I was drawn to your work, also, because of a personal interest in hands and fingers.

I’m totally into hands, too. It’s an artist thing. They’re what we make our art with.

It’s sexy. Hands are the most expressive part of your body besides your face.

We communicate with them.

You have famous fingers, you know.

Really? I like that you said that. I get a lot of shit for how messy my fingernails are.

They’re a real person’s hands.

I should start creaming, since I have famous hands.

You should keep them hermetically sealed.

I’ll keep them in UV bags. I feel like a hand model, actually. I thought about doing that years ago. I’ve always thought my hands were nice and strong. Not necessarily the most feminine hands. That’s something I like about them. Sometimes I wish I had small hands, but you gotta own who you are.

They’re excellent for fingering.

A lot of people will be like, “There’s no way this is a chick! Look at those hands!”

Met with @dailydot today! Interview and more vids coming up

A video posted by Stephanie Sarley (@stephanie_sarley) on

What would you say to young female artists who are inspired by your work?
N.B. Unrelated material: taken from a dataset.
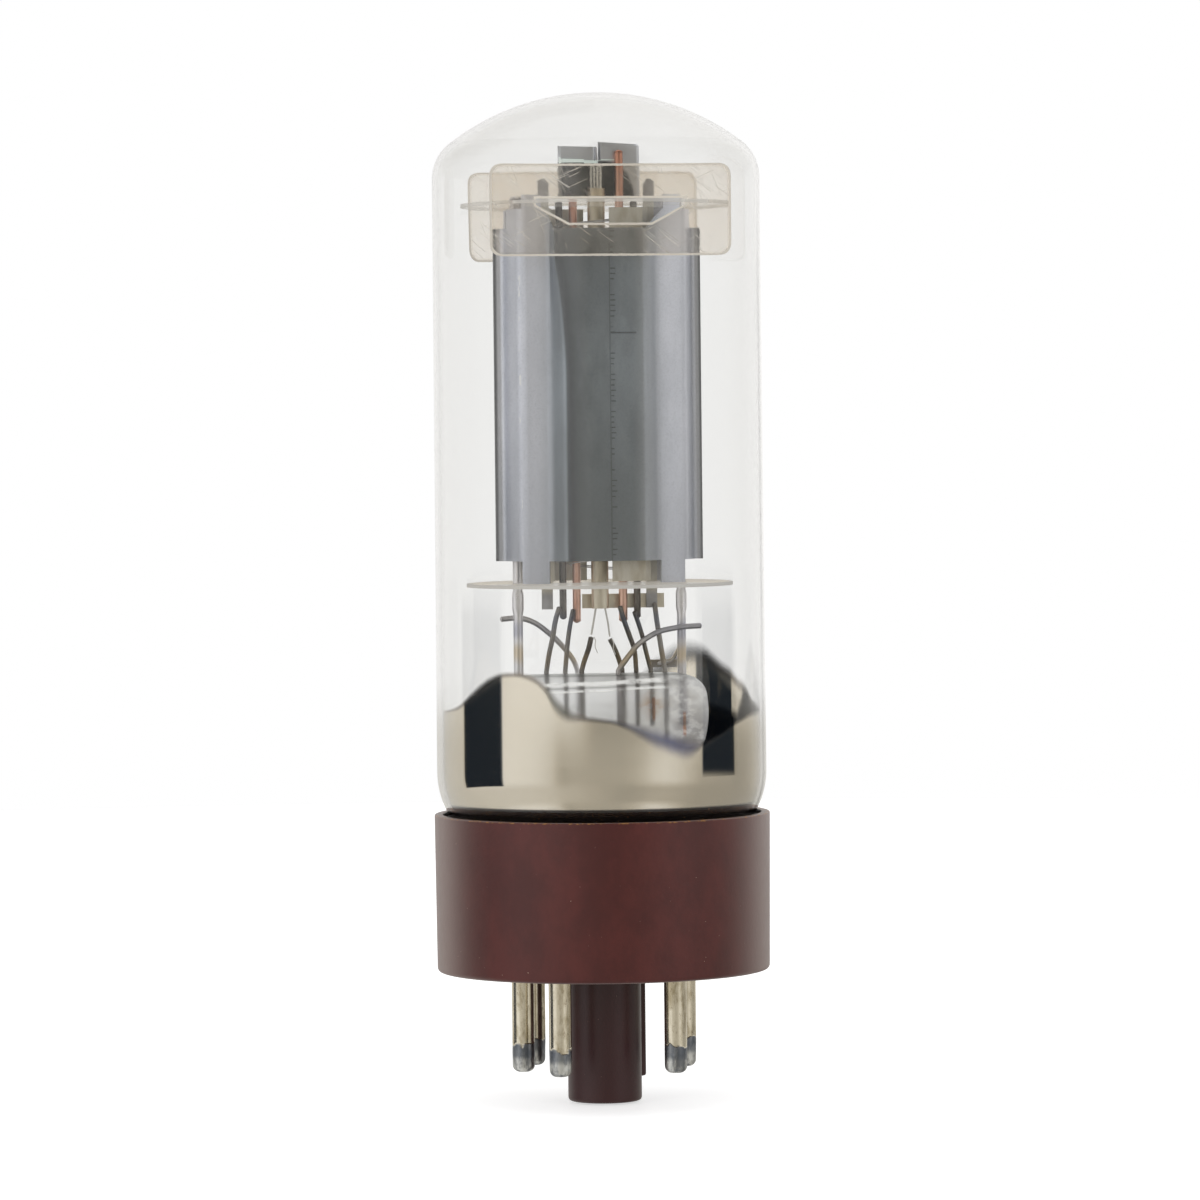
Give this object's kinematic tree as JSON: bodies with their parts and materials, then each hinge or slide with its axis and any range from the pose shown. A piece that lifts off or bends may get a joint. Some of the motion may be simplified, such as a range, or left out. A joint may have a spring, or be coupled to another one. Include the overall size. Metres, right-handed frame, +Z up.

Stay strong, remember who you are. Focus on what art means to you. Channel anything hard that’s happening to you with school or family or relationships into art, and that will help carry you. It will help you be happy. If you want to build a portfolio, stay focused and talk to your mentors and create community. Remember to look for women artists in history and try to remember them.

My main drive isn’t just to inspire young women, although that’s enriching, I just want to inspire any young artist to be inspired by their own life, and not necessarily look at other artists, because the world is filtered through their vision. What art is to me is your interpretation of how you feel about the world. What am I about? What am I going to say to the world?